• _Aim_
Would you restate all the data that follows, word for word?

• _Supplied data_

------------------------------------

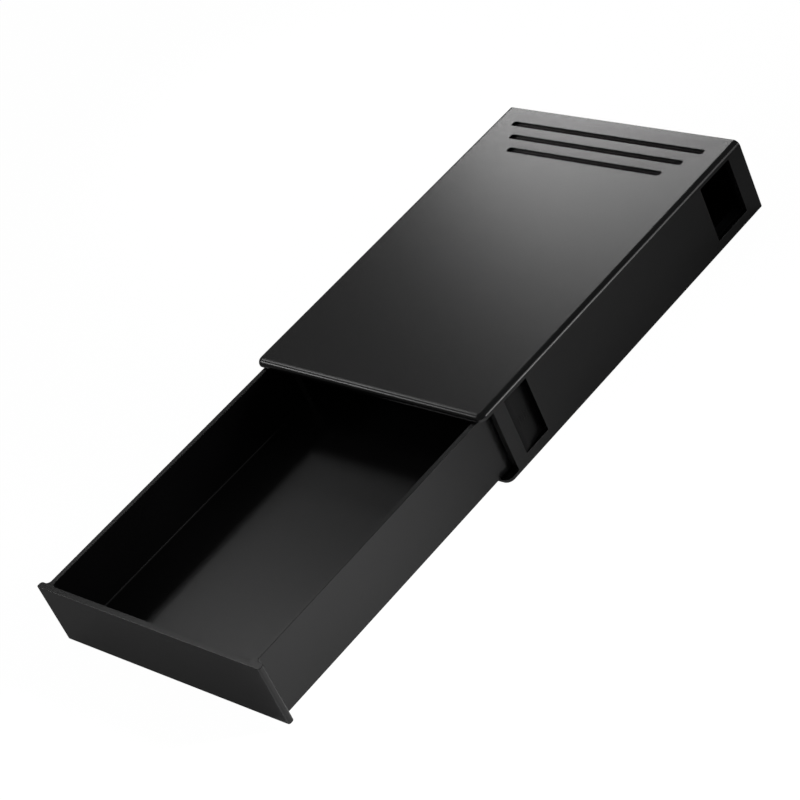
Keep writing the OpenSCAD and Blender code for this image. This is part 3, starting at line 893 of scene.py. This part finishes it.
class DRAWER_OT_stage(bpy.types.Operator):
    """Lay the floor, hang the lights and place the camera"""

    bl_idname = "drawer.stage"
    bl_label = "Stage"

    def execute(self, context):
        s = context.scene.drawer_stage
        bpy.ops.object.select_all(action="DESELECT")
        floor_side, floor_gap = 40, 0.0002
        bpy.ops.mesh.primitive_plane_add(size=floor_side, location=(0, 0, CAD_BOX[0].z - floor_gap))
        floor = bpy.context.object
        floor.name = floor.data.name = "floor"
        settle(floor)
        paper = bpy.data.materials.new("pale paper")
        paper.use_nodes = True
        nodes, links = paper.node_tree.nodes, paper.node_tree.links
        shader = nodes["Principled BSDF"]
        shader.inputs["Base Color"].default_value = (*s.floor, 1)
        shader.inputs["Roughness"].default_value = 0.9
        shader.inputs["Specular IOR Level"].default_value = 0.0
        glow = nodes.new("ShaderNodeEmission")
        glow.inputs["Color"].default_value = (1, 1, 1, 1)
        glow.inputs["Strength"].default_value = s.glow
        seen = nodes.new("ShaderNodeLightPath")  # what the camera sees of the floor is mostly plain white
        share = nodes.new("ShaderNodeMath")
        share.operation = "MULTIPLY"
        share.inputs[1].default_value = s.glow_share
        links.new(seen.outputs["Is Camera Ray"], share.inputs[0])
        mixed = nodes.new("ShaderNodeMixShader")
        links.new(share.outputs["Value"], mixed.inputs["Fac"])
        links.new(shader.outputs["BSDF"], mixed.inputs[1])
        links.new(glow.outputs["Emission"], mixed.inputs[2])
        links.new(mixed.outputs["Shader"], nodes["Material Output"].inputs["Surface"])
        floor.data.materials.append(paper)

        world = bpy.data.worlds.new("studio")
        context.scene.world = world
        world.use_nodes = True
        sky = world.node_tree.nodes["Background"]
        sky.inputs["Color"].default_value = (1, 1, 1, 1)
        sky.inputs["Strength"].default_value = s.fill

        for lamp in (
            area_light("key softbox", -46.1, 27.5, 1.1, 0.62, s.key),
            area_light("second softbox", -67.5, 41, 0.8, 0.62, s.second),
            area_light("high softbox", -92, 45, 1.6, 0.62, s.high),
            area_light("front softbox", -123, 29, 1.5, 0.62, s.front),
            area_light("right softbox", 61, 9.5, 0.5, 1.2, s.right),
            area_light("upper right softbox", 56, 19, 0.9, 0.9, s.right_high),
            area_light("back softbox", 15, 27, 1.1, 0.62, s.back),
        ):
            light_only(lamp, floor, "EXCLUDE")
        ground = CAD_BOX[0].z
        for lamp in (
            floor_pool("pool by the tray", (0.62, 0.18, 0.25), (0.16, -0.42, ground), 52, 12.4 * s.pool),
            floor_pool("wide pool", (0.60, 0.0, 0.35), (0.20, -0.50, ground), 70, 18.6 * s.pool),
            floor_pool("pool by the housing", (0.70, 0.40, 0.25), (0.30, -0.10, ground), 52, 12.2 * s.pool),
            floor_pool("pool in front", (-0.10, -1.0, 0.50), (-0.02, -0.42, ground), 60, 1.8 * s.pool),
            floor_pool("pool behind", (-0.30, 1.0, 0.50), (-0.08, 0.42, ground), 34, 4.0 * s.pool),
            floor_pool("pool on the left", (-0.80, 0.30, 0.45), (-0.28, 0.12, ground), 40, 6.0 * s.pool),
        ):
            light_only(lamp, floor, "INCLUDE")

        lens = bpy.data.cameras.new("camera")
        camera = bpy.data.objects.new("camera", lens)
        context.scene.collection.objects.link(camera)
        lens.sensor_width = 36.0
        lens.lens = s.lens
        lens.clip_start, lens.clip_end = 0.05, 100.0
        camera.location = s.camera_place
        facing = (Vector(s.camera_target) - camera.location).to_track_quat("-Z", "Y")
        roll = Quaternion((0, 0, 1), math.radians(s.roll))
        camera.rotation_euler = (facing @ roll).to_euler()
        context.scene.camera = camera
        context.scene.view_settings.view_transform = "Standard"
        return {"FINISHED"}


class DRAWER_PT_panel(bpy.types.Panel):
    """Lists what builds the drawer"""

    bl_idname = "DRAWER_PT_panel"
    bl_label = "Under Desk Drawer"
    bl_space_type = "VIEW_3D"
    bl_region_type = "UI"
    bl_category = "Drawer"

    def draw(self, context):
        for operator, settings in (
            ("drawer.housing", ("drawer_housing", "drawer_grooves")),
            ("drawer.tray", ("drawer_tray",)),
            ("drawer.latches", ("drawer_latches",)),
            ("drawer.springs", ("drawer_springs",)),
            ("drawer.fittings", ("drawer_finish",)),
            ("drawer.stage", ("drawer_stage",)),
        ):
            box = self.layout.box()
            box.operator(operator)
            for group in (getattr(context.scene, name) for name in settings):
                for name in group.bl_rna.properties.keys():
                    if name not in ("rna_type", "name"):
                        box.prop(group, name)


SETTINGS = {
    "drawer_housing": HousingSizes,
    "drawer_grooves": GrooveSizes,
    "drawer_tray": TraySizes,
    "drawer_latches": LatchSizes,
    "drawer_springs": SpringSizes,
    "drawer_finish": FinishColours,
    "drawer_stage": StageSettings,
}
OPERATORS = (
    DRAWER_OT_housing,
    DRAWER_OT_tray,
    DRAWER_OT_latches,
    DRAWER_OT_springs,
    DRAWER_OT_fittings,
    DRAWER_OT_stage,
)


def register():
    for group in SETTINGS.values():
        bpy.utils.register_class(group)
    for operator in OPERATORS:
        bpy.utils.register_class(operator)
    bpy.utils.register_class(DRAWER_PT_panel)
    for name, group in SETTINGS.items():
        setattr(bpy.types.Scene, name, PointerProperty(type=group))


def unregister():
    for name in SETTINGS:
        delattr(bpy.types.Scene, name)
    bpy.utils.unregister_class(DRAWER_PT_panel)
    for operator in reversed(OPERATORS):
        bpy.utils.unregister_class(operator)
    for group in reversed(list(SETTINGS.values())):
        bpy.utils.unregister_class(group)


def main():
    register()
    bpy.ops.drawer.stage()
    bpy.ops.drawer.housing()
    bpy.ops.drawer.tray()
    bpy.ops.drawer.latches()
    bpy.ops.drawer.springs()
    bpy.ops.drawer.fittings()


if __name__ == "__main__":
    main()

------------------------------------

• _Solution for this task_
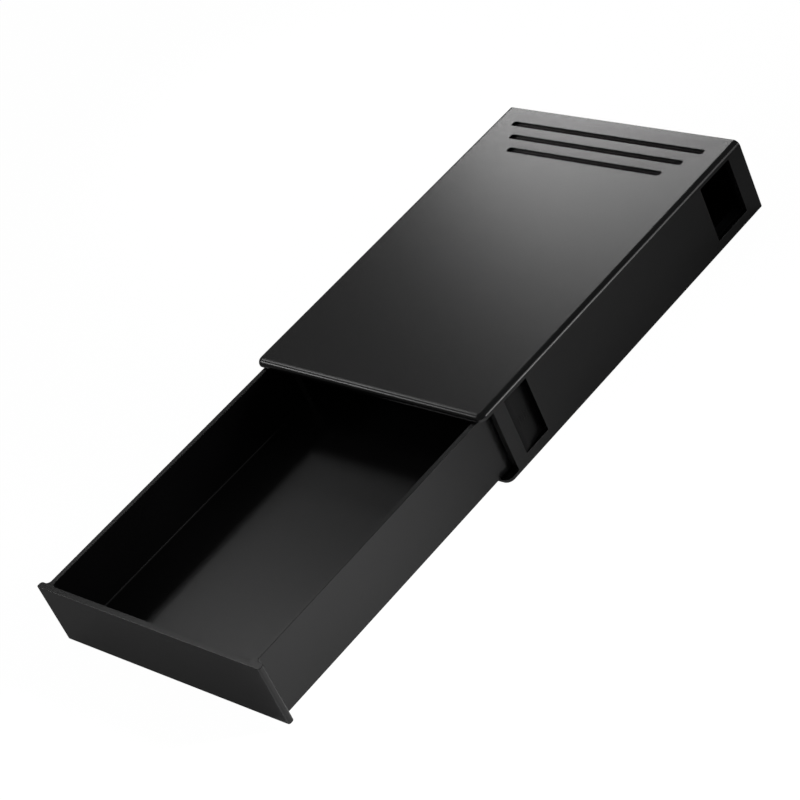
Keep writing the OpenSCAD and Blender code for this image. This is part 3, starting at line 893 of scene.py. This part finishes it.
class DRAWER_OT_stage(bpy.types.Operator):
    """Lay the floor, hang the lights and place the camera"""

    bl_idname = "drawer.stage"
    bl_label = "Stage"

    def execute(self, context):
        s = context.scene.drawer_stage
        bpy.ops.object.select_all(action="DESELECT")
        floor_side, floor_gap = 40, 0.0002
        bpy.ops.mesh.primitive_plane_add(size=floor_side, location=(0, 0, CAD_BOX[0].z - floor_gap))
        floor = bpy.context.object
        floor.name = floor.data.name = "floor"
        settle(floor)
        paper = bpy.data.materials.new("pale paper")
        paper.use_nodes = True
        nodes, links = paper.node_tree.nodes, paper.node_tree.links
        shader = nodes["Principled BSDF"]
        shader.inputs["Base Color"].default_value = (*s.floor, 1)
        shader.inputs["Roughness"].default_value = 0.9
        shader.inputs["Specular IOR Level"].default_value = 0.0
        glow = nodes.new("ShaderNodeEmission")
        glow.inputs["Color"].default_value = (1, 1, 1, 1)
        glow.inputs["Strength"].default_value = s.glow
        seen = nodes.new("ShaderNodeLightPath")  # what the camera sees of the floor is mostly plain white
        share = nodes.new("ShaderNodeMath")
        share.operation = "MULTIPLY"
        share.inputs[1].default_value = s.glow_share
        links.new(seen.outputs["Is Camera Ray"], share.inputs[0])
        mixed = nodes.new("ShaderNodeMixShader")
        links.new(share.outputs["Value"], mixed.inputs["Fac"])
        links.new(shader.outputs["BSDF"], mixed.inputs[1])
        links.new(glow.outputs["Emission"], mixed.inputs[2])
        links.new(mixed.outputs["Shader"], nodes["Material Output"].inputs["Surface"])
        floor.data.materials.append(paper)

        world = bpy.data.worlds.new("studio")
        context.scene.world = world
        world.use_nodes = True
        sky = world.node_tree.nodes["Background"]
        sky.inputs["Color"].default_value = (1, 1, 1, 1)
        sky.inputs["Strength"].default_value = s.fill

        for lamp in (
            area_light("key softbox", -46.1, 27.5, 1.1, 0.62, s.key),
            area_light("second softbox", -67.5, 41, 0.8, 0.62, s.second),
            area_light("high softbox", -92, 45, 1.6, 0.62, s.high),
            area_light("front softbox", -123, 29, 1.5, 0.62, s.front),
            area_light("right softbox", 61, 9.5, 0.5, 1.2, s.right),
            area_light("upper right softbox", 56, 19, 0.9, 0.9, s.right_high),
            area_light("back softbox", 15, 27, 1.1, 0.62, s.back),
        ):
            light_only(lamp, floor, "EXCLUDE")
        ground = CAD_BOX[0].z
        for lamp in (
            floor_pool("pool by the tray", (0.62, 0.18, 0.25), (0.16, -0.42, ground), 52, 12.4 * s.pool),
            floor_pool("wide pool", (0.60, 0.0, 0.35), (0.20, -0.50, ground), 70, 18.6 * s.pool),
            floor_pool("pool by the housing", (0.70, 0.40, 0.25), (0.30, -0.10, ground), 52, 12.2 * s.pool),
            floor_pool("pool in front", (-0.10, -1.0, 0.50), (-0.02, -0.42, ground), 60, 1.8 * s.pool),
            floor_pool("pool behind", (-0.30, 1.0, 0.50), (-0.08, 0.42, ground), 34, 4.0 * s.pool),
            floor_pool("pool on the left", (-0.80, 0.30, 0.45), (-0.28, 0.12, ground), 40, 6.0 * s.pool),
        ):
            light_only(lamp, floor, "INCLUDE")

        lens = bpy.data.cameras.new("camera")
        camera = bpy.data.objects.new("camera", lens)
        context.scene.collection.objects.link(camera)
        lens.sensor_width = 36.0
        lens.lens = s.lens
        lens.clip_start, lens.clip_end = 0.05, 100.0
        camera.location = s.camera_place
        facing = (Vector(s.camera_target) - camera.location).to_track_quat("-Z", "Y")
        roll = Quaternion((0, 0, 1), math.radians(s.roll))
        camera.rotation_euler = (facing @ roll).to_euler()
        context.scene.camera = camera
        context.scene.view_settings.view_transform = "Standard"
        return {"FINISHED"}


class DRAWER_PT_panel(bpy.types.Panel):
    """Lists what builds the drawer"""

    bl_idname = "DRAWER_PT_panel"
    bl_label = "Under Desk Drawer"
    bl_space_type = "VIEW_3D"
    bl_region_type = "UI"
    bl_category = "Drawer"

    def draw(self, context):
        for operator, settings in (
            ("drawer.housing", ("drawer_housing", "drawer_grooves")),
            ("drawer.tray", ("drawer_tray",)),
            ("drawer.latches", ("drawer_latches",)),
            ("drawer.springs", ("drawer_springs",)),
            ("drawer.fittings", ("drawer_finish",)),
            ("drawer.stage", ("drawer_stage",)),
        ):
            box = self.layout.box()
            box.operator(operator)
            for group in (getattr(context.scene, name) for name in settings):
                for name in group.bl_rna.properties.keys():
                    if name not in ("rna_type", "name"):
                        box.prop(group, name)


SETTINGS = {
    "drawer_housing": HousingSizes,
    "drawer_grooves": GrooveSizes,
    "drawer_tray": TraySizes,
    "drawer_latches": LatchSizes,
    "drawer_springs": SpringSizes,
    "drawer_finish": FinishColours,
    "drawer_stage": StageSettings,
}
OPERATORS = (
    DRAWER_OT_housing,
    DRAWER_OT_tray,
    DRAWER_OT_latches,
    DRAWER_OT_springs,
    DRAWER_OT_fittings,
    DRAWER_OT_stage,
)


def register():
    for group in SETTINGS.values():
        bpy.utils.register_class(group)
    for operator in OPERATORS:
        bpy.utils.register_class(operator)
    bpy.utils.register_class(DRAWER_PT_panel)
    for name, group in SETTINGS.items():
        setattr(bpy.types.Scene, name, PointerProperty(type=group))


def unregister():
    for name in SETTINGS:
        delattr(bpy.types.Scene, name)
    bpy.utils.unregister_class(DRAWER_PT_panel)
    for operator in reversed(OPERATORS):
        bpy.utils.unregister_class(operator)
    for group in reversed(list(SETTINGS.values())):
        bpy.utils.unregister_class(group)


def main():
    register()
    bpy.ops.drawer.stage()
    bpy.ops.drawer.housing()
    bpy.ops.drawer.tray()
    bpy.ops.drawer.latches()
    bpy.ops.drawer.springs()
    bpy.ops.drawer.fittings()


if __name__ == "__main__":
    main()